→ Job:
Copy every line, leaving nothing out and adding nothing.

→ Material:
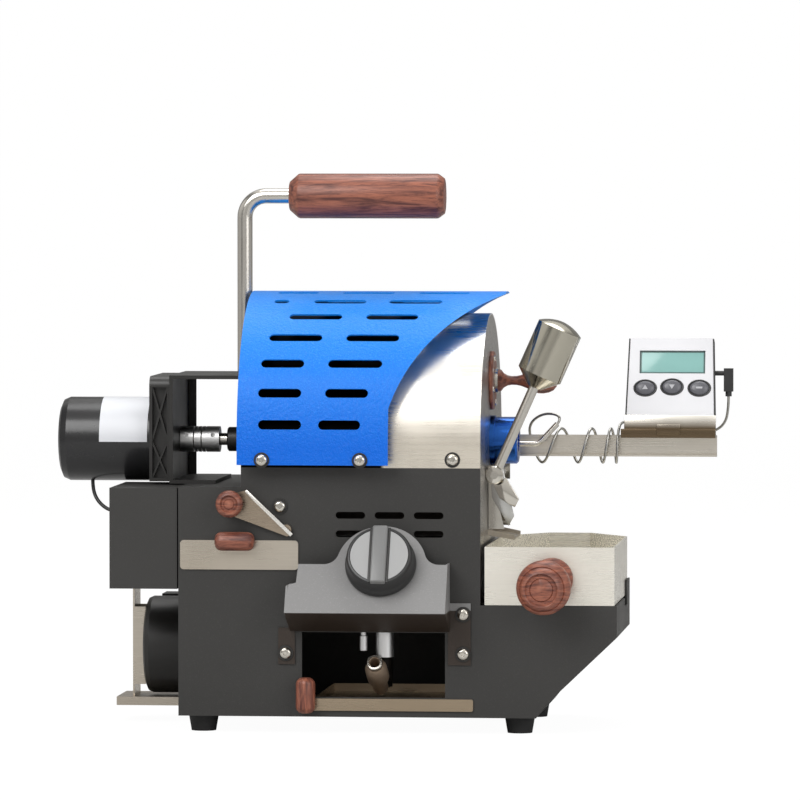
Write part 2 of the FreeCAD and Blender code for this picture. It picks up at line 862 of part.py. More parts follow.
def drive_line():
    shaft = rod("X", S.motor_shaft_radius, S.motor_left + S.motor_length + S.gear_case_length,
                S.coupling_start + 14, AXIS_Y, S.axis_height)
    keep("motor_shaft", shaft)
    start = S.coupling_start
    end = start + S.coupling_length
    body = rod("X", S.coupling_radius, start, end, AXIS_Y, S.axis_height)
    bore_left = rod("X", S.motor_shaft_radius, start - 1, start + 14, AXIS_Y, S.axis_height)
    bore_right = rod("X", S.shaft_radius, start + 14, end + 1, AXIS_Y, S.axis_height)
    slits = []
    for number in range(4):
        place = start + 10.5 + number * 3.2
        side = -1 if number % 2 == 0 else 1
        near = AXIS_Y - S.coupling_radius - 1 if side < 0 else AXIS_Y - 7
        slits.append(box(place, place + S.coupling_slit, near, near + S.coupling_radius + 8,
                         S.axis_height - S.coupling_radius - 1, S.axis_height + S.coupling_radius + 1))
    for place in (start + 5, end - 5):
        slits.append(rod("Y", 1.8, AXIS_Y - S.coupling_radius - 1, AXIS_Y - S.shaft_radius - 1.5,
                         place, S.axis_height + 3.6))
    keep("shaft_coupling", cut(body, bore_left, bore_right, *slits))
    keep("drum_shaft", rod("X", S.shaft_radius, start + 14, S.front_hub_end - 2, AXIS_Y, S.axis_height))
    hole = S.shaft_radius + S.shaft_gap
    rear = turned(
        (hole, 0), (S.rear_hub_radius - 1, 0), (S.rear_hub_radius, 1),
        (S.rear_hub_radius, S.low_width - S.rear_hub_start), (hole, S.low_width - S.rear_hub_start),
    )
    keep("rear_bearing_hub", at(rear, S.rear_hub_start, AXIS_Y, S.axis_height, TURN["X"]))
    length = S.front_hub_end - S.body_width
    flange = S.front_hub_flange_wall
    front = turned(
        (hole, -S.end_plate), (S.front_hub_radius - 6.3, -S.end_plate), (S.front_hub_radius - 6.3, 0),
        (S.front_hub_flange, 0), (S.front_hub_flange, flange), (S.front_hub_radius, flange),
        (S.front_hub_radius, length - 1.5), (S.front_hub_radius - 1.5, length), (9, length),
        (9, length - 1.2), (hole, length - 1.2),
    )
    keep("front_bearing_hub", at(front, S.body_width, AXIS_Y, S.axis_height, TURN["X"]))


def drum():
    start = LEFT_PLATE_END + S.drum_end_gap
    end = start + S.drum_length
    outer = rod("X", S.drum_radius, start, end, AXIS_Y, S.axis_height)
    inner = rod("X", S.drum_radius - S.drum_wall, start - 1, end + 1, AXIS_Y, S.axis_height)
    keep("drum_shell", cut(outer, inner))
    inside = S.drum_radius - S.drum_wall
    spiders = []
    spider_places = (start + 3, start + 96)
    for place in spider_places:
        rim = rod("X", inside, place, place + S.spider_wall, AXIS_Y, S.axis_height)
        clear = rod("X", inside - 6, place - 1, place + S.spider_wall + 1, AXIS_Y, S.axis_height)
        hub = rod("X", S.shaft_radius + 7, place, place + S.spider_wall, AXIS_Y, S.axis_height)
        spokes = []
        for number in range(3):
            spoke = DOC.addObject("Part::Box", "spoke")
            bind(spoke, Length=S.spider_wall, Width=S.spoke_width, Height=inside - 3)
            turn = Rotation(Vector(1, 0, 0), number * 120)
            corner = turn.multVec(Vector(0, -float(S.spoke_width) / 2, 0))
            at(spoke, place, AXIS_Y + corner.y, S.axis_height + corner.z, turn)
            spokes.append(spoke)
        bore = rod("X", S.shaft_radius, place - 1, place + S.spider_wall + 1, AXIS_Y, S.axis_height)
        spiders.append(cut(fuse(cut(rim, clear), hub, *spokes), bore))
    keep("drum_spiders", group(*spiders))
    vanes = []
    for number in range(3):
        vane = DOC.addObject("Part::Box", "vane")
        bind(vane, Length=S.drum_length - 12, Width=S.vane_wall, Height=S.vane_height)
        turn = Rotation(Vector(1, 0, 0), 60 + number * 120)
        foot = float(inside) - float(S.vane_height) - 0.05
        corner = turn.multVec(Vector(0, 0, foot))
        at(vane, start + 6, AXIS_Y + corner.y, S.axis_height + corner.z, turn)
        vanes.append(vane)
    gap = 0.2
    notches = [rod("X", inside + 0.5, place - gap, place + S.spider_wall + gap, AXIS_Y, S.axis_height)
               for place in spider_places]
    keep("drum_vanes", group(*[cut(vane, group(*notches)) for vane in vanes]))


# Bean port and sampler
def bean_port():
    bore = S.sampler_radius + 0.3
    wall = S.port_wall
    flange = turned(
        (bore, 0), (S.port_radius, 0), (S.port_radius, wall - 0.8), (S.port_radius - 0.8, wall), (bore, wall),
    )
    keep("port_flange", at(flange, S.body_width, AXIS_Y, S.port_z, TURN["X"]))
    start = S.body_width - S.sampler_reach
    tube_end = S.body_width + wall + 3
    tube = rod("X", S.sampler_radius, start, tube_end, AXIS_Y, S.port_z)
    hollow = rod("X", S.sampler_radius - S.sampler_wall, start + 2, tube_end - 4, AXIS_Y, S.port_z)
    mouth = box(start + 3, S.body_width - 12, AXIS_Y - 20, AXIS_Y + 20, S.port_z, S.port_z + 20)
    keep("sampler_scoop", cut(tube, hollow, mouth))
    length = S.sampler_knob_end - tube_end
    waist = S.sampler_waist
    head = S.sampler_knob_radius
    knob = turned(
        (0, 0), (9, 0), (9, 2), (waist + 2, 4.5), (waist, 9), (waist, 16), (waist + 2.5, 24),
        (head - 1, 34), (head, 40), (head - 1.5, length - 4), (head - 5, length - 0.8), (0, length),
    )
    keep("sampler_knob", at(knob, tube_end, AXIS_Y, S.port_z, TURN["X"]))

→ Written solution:
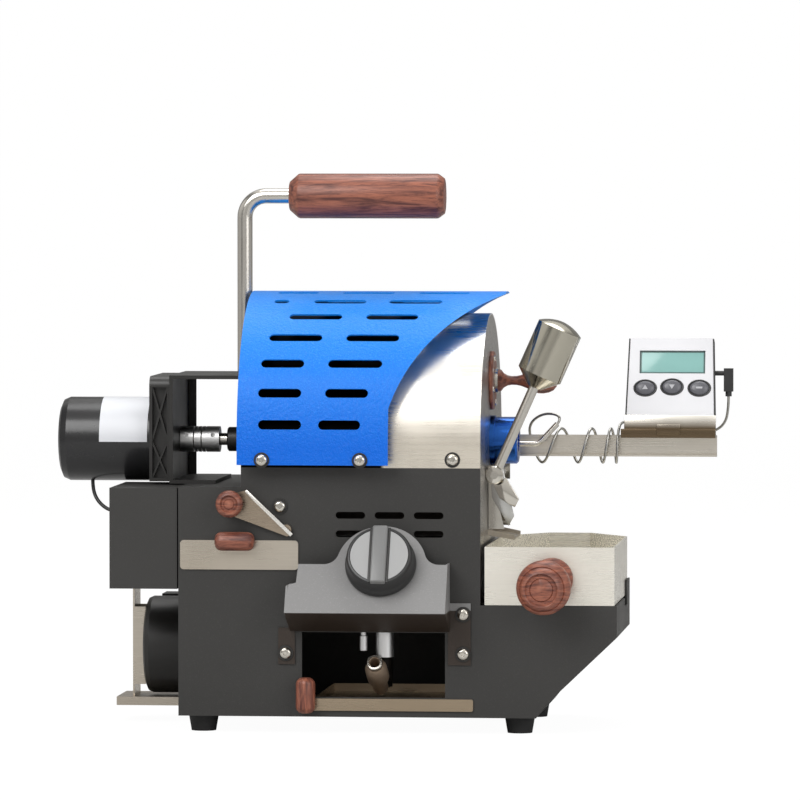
Write part 2 of the FreeCAD and Blender code for this picture. It picks up at line 862 of part.py. More parts follow.
def drive_line():
    shaft = rod("X", S.motor_shaft_radius, S.motor_left + S.motor_length + S.gear_case_length,
                S.coupling_start + 14, AXIS_Y, S.axis_height)
    keep("motor_shaft", shaft)
    start = S.coupling_start
    end = start + S.coupling_length
    body = rod("X", S.coupling_radius, start, end, AXIS_Y, S.axis_height)
    bore_left = rod("X", S.motor_shaft_radius, start - 1, start + 14, AXIS_Y, S.axis_height)
    bore_right = rod("X", S.shaft_radius, start + 14, end + 1, AXIS_Y, S.axis_height)
    slits = []
    for number in range(4):
        place = start + 10.5 + number * 3.2
        side = -1 if number % 2 == 0 else 1
        near = AXIS_Y - S.coupling_radius - 1 if side < 0 else AXIS_Y - 7
        slits.append(box(place, place + S.coupling_slit, near, near + S.coupling_radius + 8,
                         S.axis_height - S.coupling_radius - 1, S.axis_height + S.coupling_radius + 1))
    for place in (start + 5, end - 5):
        slits.append(rod("Y", 1.8, AXIS_Y - S.coupling_radius - 1, AXIS_Y - S.shaft_radius - 1.5,
                         place, S.axis_height + 3.6))
    keep("shaft_coupling", cut(body, bore_left, bore_right, *slits))
    keep("drum_shaft", rod("X", S.shaft_radius, start + 14, S.front_hub_end - 2, AXIS_Y, S.axis_height))
    hole = S.shaft_radius + S.shaft_gap
    rear = turned(
        (hole, 0), (S.rear_hub_radius - 1, 0), (S.rear_hub_radius, 1),
        (S.rear_hub_radius, S.low_width - S.rear_hub_start), (hole, S.low_width - S.rear_hub_start),
    )
    keep("rear_bearing_hub", at(rear, S.rear_hub_start, AXIS_Y, S.axis_height, TURN["X"]))
    length = S.front_hub_end - S.body_width
    flange = S.front_hub_flange_wall
    front = turned(
        (hole, -S.end_plate), (S.front_hub_radius - 6.3, -S.end_plate), (S.front_hub_radius - 6.3, 0),
        (S.front_hub_flange, 0), (S.front_hub_flange, flange), (S.front_hub_radius, flange),
        (S.front_hub_radius, length - 1.5), (S.front_hub_radius - 1.5, length), (9, length),
        (9, length - 1.2), (hole, length - 1.2),
    )
    keep("front_bearing_hub", at(front, S.body_width, AXIS_Y, S.axis_height, TURN["X"]))


def drum():
    start = LEFT_PLATE_END + S.drum_end_gap
    end = start + S.drum_length
    outer = rod("X", S.drum_radius, start, end, AXIS_Y, S.axis_height)
    inner = rod("X", S.drum_radius - S.drum_wall, start - 1, end + 1, AXIS_Y, S.axis_height)
    keep("drum_shell", cut(outer, inner))
    inside = S.drum_radius - S.drum_wall
    spiders = []
    spider_places = (start + 3, start + 96)
    for place in spider_places:
        rim = rod("X", inside, place, place + S.spider_wall, AXIS_Y, S.axis_height)
        clear = rod("X", inside - 6, place - 1, place + S.spider_wall + 1, AXIS_Y, S.axis_height)
        hub = rod("X", S.shaft_radius + 7, place, place + S.spider_wall, AXIS_Y, S.axis_height)
        spokes = []
        for number in range(3):
            spoke = DOC.addObject("Part::Box", "spoke")
            bind(spoke, Length=S.spider_wall, Width=S.spoke_width, Height=inside - 3)
            turn = Rotation(Vector(1, 0, 0), number * 120)
            corner = turn.multVec(Vector(0, -float(S.spoke_width) / 2, 0))
            at(spoke, place, AXIS_Y + corner.y, S.axis_height + corner.z, turn)
            spokes.append(spoke)
        bore = rod("X", S.shaft_radius, place - 1, place + S.spider_wall + 1, AXIS_Y, S.axis_height)
        spiders.append(cut(fuse(cut(rim, clear), hub, *spokes), bore))
    keep("drum_spiders", group(*spiders))
    vanes = []
    for number in range(3):
        vane = DOC.addObject("Part::Box", "vane")
        bind(vane, Length=S.drum_length - 12, Width=S.vane_wall, Height=S.vane_height)
        turn = Rotation(Vector(1, 0, 0), 60 + number * 120)
        foot = float(inside) - float(S.vane_height) - 0.05
        corner = turn.multVec(Vector(0, 0, foot))
        at(vane, start + 6, AXIS_Y + corner.y, S.axis_height + corner.z, turn)
        vanes.append(vane)
    gap = 0.2
    notches = [rod("X", inside + 0.5, place - gap, place + S.spider_wall + gap, AXIS_Y, S.axis_height)
               for place in spider_places]
    keep("drum_vanes", group(*[cut(vane, group(*notches)) for vane in vanes]))


# Bean port and sampler
def bean_port():
    bore = S.sampler_radius + 0.3
    wall = S.port_wall
    flange = turned(
        (bore, 0), (S.port_radius, 0), (S.port_radius, wall - 0.8), (S.port_radius - 0.8, wall), (bore, wall),
    )
    keep("port_flange", at(flange, S.body_width, AXIS_Y, S.port_z, TURN["X"]))
    start = S.body_width - S.sampler_reach
    tube_end = S.body_width + wall + 3
    tube = rod("X", S.sampler_radius, start, tube_end, AXIS_Y, S.port_z)
    hollow = rod("X", S.sampler_radius - S.sampler_wall, start + 2, tube_end - 4, AXIS_Y, S.port_z)
    mouth = box(start + 3, S.body_width - 12, AXIS_Y - 20, AXIS_Y + 20, S.port_z, S.port_z + 20)
    keep("sampler_scoop", cut(tube, hollow, mouth))
    length = S.sampler_knob_end - tube_end
    waist = S.sampler_waist
    head = S.sampler_knob_radius
    knob = turned(
        (0, 0), (9, 0), (9, 2), (waist + 2, 4.5), (waist, 9), (waist, 16), (waist + 2.5, 24),
        (head - 1, 34), (head, 40), (head - 1.5, length - 4), (head - 5, length - 0.8), (0, length),
    )
    keep("sampler_knob", at(knob, tube_end, AXIS_Y, S.port_z, TURN["X"]))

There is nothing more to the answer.